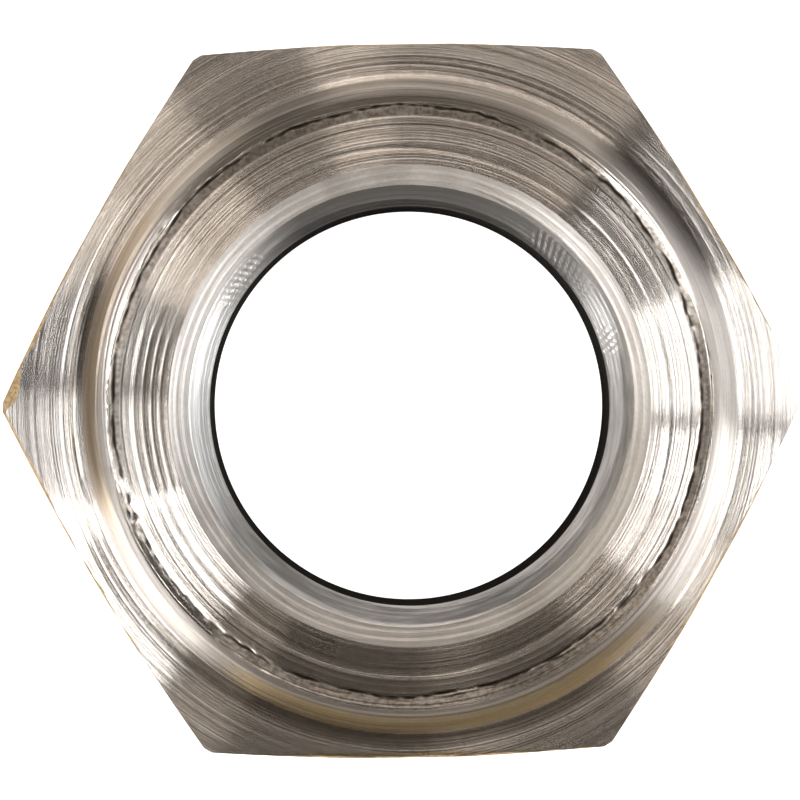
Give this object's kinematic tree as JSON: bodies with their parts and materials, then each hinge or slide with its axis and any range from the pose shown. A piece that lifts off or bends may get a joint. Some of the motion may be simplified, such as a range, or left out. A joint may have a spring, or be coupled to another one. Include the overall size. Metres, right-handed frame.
{
  "type": "hex nut",
  "caption": "Turned steel hex nut with a raised washer face, a countersunk threaded hole and a chamfered plain back.",
  "frame": {"origin": "middle of the plain back face, on the thread's axis; the nut stands on that face", "axes": "+Z along the thread's axis, from the plain back face to the raised washer face; +X through a corner, +Y square to a flat"},
  "size_m": [0.0248, 0.022, 0.011],
  "materials": {
    "turned_steel": "bare turned steel with fine concentric tool marks, slightly warm, with torn metal round the washer face"
  },
  "bodies": {
    "root": {"nut_body": "turned_steel"}
  },
  "joints": []
}
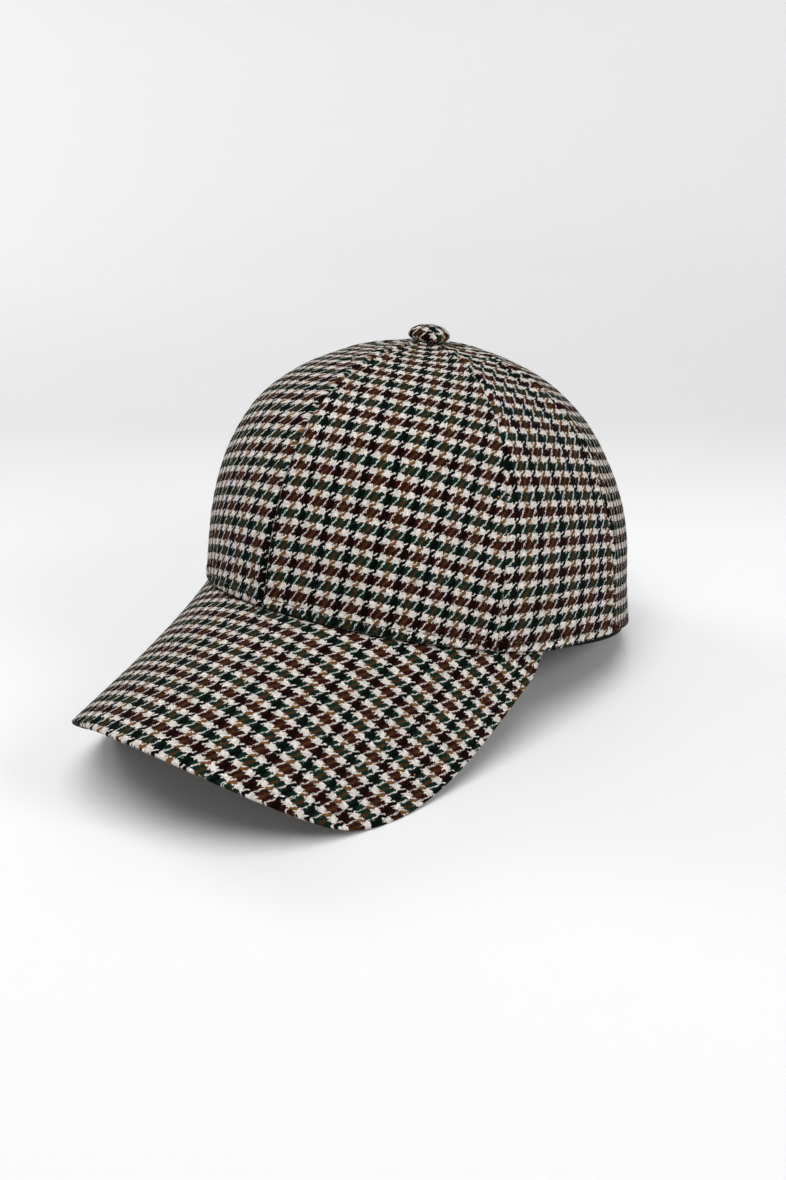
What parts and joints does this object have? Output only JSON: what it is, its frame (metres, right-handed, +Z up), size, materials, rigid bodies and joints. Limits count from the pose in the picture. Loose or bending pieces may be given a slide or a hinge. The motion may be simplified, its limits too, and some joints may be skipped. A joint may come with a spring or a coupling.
{
  "type": "peaked winter cap",
  "caption": "Winter cap of checked wool with a rounded panelled crown, covered button, curved peak and inner sweatband, resting on a surface.",
  "frame": {"origin": "middle of the cap's base, on the surface it rests on", "axes": "+Z up, front of the cap and its peak along -Y, the wearer's left +X"},
  "size_m": [0.1604, 0.2828, 0.1507],
  "materials": {
    "checked_wool": "woollen twill in a small check of off-white, black, tan, maroon and bottle green, slightly fuzzy",
    "band_cloth": "plain dark woven cotton, matt"
  },
  "bodies": {
    "root": {"panel_front_left": "checked_wool", "panel_front_right": "checked_wool", "panel_side_left": "checked_wool", "panel_side_right": "checked_wool", "panel_back_left": "checked_wool", "panel_back_right": "checked_wool", "button": "checked_wool", "peak_top": "checked_wool", "peak_under": "checked_wool", "sweatband": "band_cloth"}
  },
  "joints": []
}
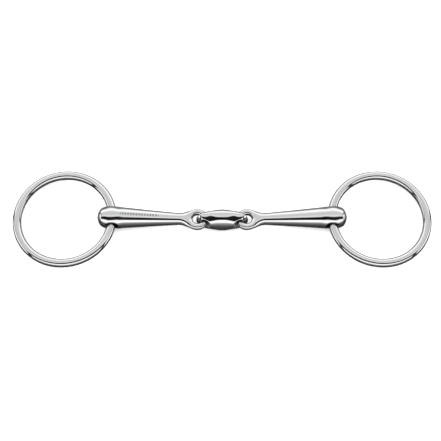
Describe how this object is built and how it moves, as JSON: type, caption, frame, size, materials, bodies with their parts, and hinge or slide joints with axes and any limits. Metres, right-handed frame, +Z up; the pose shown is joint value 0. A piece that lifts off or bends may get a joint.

------------------------------------------------

Do this: Go through the entries and repeat each one exactly.

Exercise output:
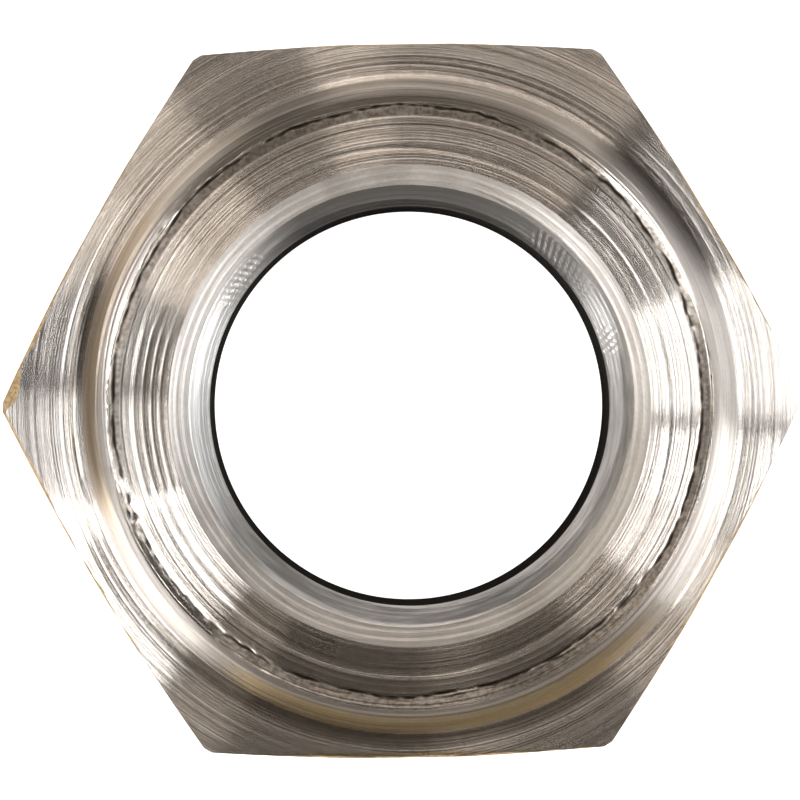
Give this object's kinematic tree as JSON: bodies with their parts and materials, then each hinge or slide with its axis and any range from the pose shown. A piece that lifts off or bends may get a joint. Some of the motion may be simplified, such as a range, or left out. A joint may have a spring, or be coupled to another one. Include the overall size. Metres, right-handed frame.
{
  "type": "hex nut",
  "caption": "Turned steel hex nut with a raised washer face, a countersunk threaded hole and a chamfered plain back.",
  "frame": {"origin": "middle of the plain back face, on the thread's axis; the nut stands on that face", "axes": "+Z along the thread's axis, from the plain back face to the raised washer face; +X through a corner, +Y square to a flat"},
  "size_m": [0.0248, 0.022, 0.011],
  "materials": {
    "turned_steel": "bare turned steel with fine concentric tool marks, slightly warm, with torn metal round the washer face"
  },
  "bodies": {
    "root": {"nut_body": "turned_steel"}
  },
  "joints": []
}
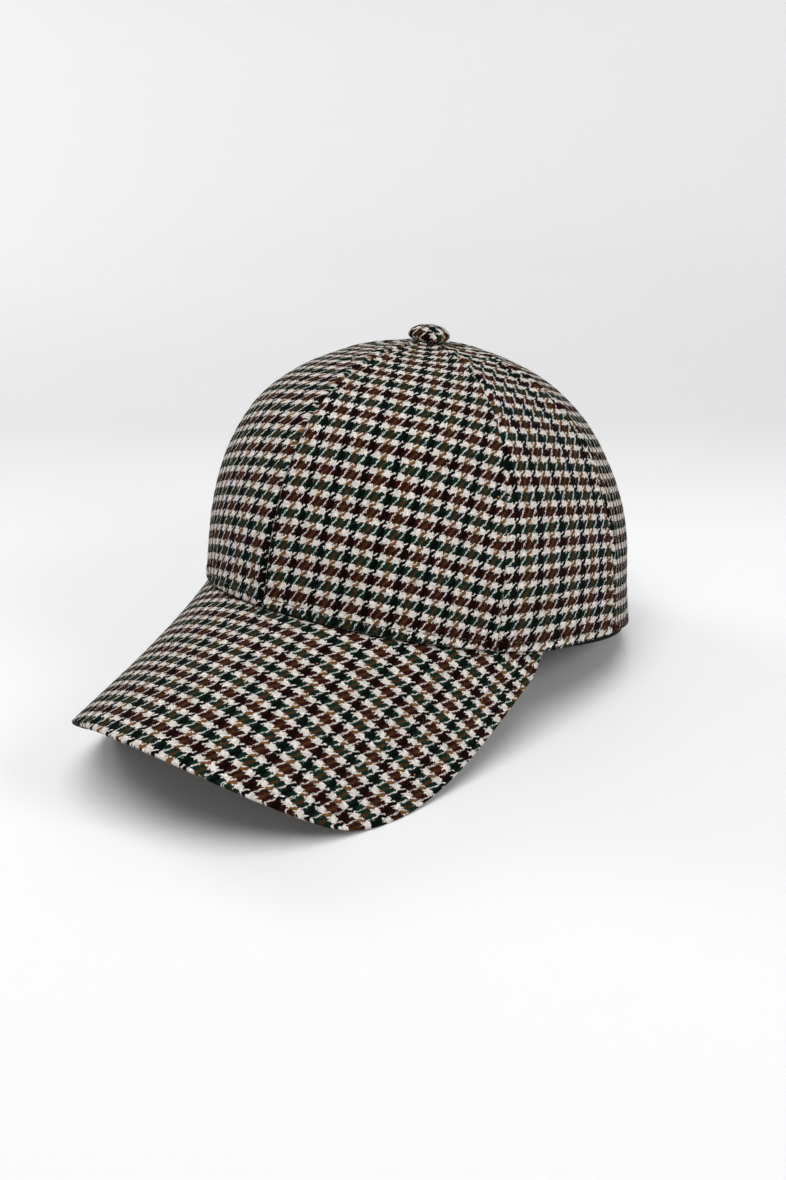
What parts and joints does this object have? Output only JSON: what it is, its frame (metres, right-handed, +Z up), size, materials, rigid bodies and joints. Limits count from the pose in the picture. Loose or bending pieces may be given a slide or a hinge. The motion may be simplified, its limits too, and some joints may be skipped. A joint may come with a spring or a coupling.
{
  "type": "peaked winter cap",
  "caption": "Winter cap of checked wool with a rounded panelled crown, covered button, curved peak and inner sweatband, resting on a surface.",
  "frame": {"origin": "middle of the cap's base, on the surface it rests on", "axes": "+Z up, front of the cap and its peak along -Y, the wearer's left +X"},
  "size_m": [0.1604, 0.2828, 0.1507],
  "materials": {
    "checked_wool": "woollen twill in a small check of off-white, black, tan, maroon and bottle green, slightly fuzzy",
    "band_cloth": "plain dark woven cotton, matt"
  },
  "bodies": {
    "root": {"panel_front_left": "checked_wool", "panel_front_right": "checked_wool", "panel_side_left": "checked_wool", "panel_side_right": "checked_wool", "panel_back_left": "checked_wool", "panel_back_right": "checked_wool", "button": "checked_wool", "peak_top": "checked_wool", "peak_under": "checked_wool", "sweatband": "band_cloth"}
  },
  "joints": []
}
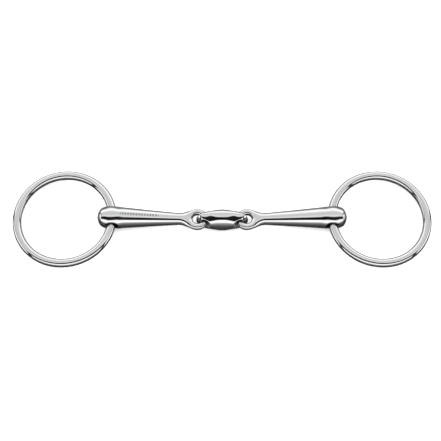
Describe how this object is built and how it moves, as JSON: type, caption, frame, size, materials, bodies with their parts, and hinge or slide joints with axes and any limits. Metres, right-handed frame, +Z up; the pose shown is joint value 0. A piece that lifts off or bends may get a joint.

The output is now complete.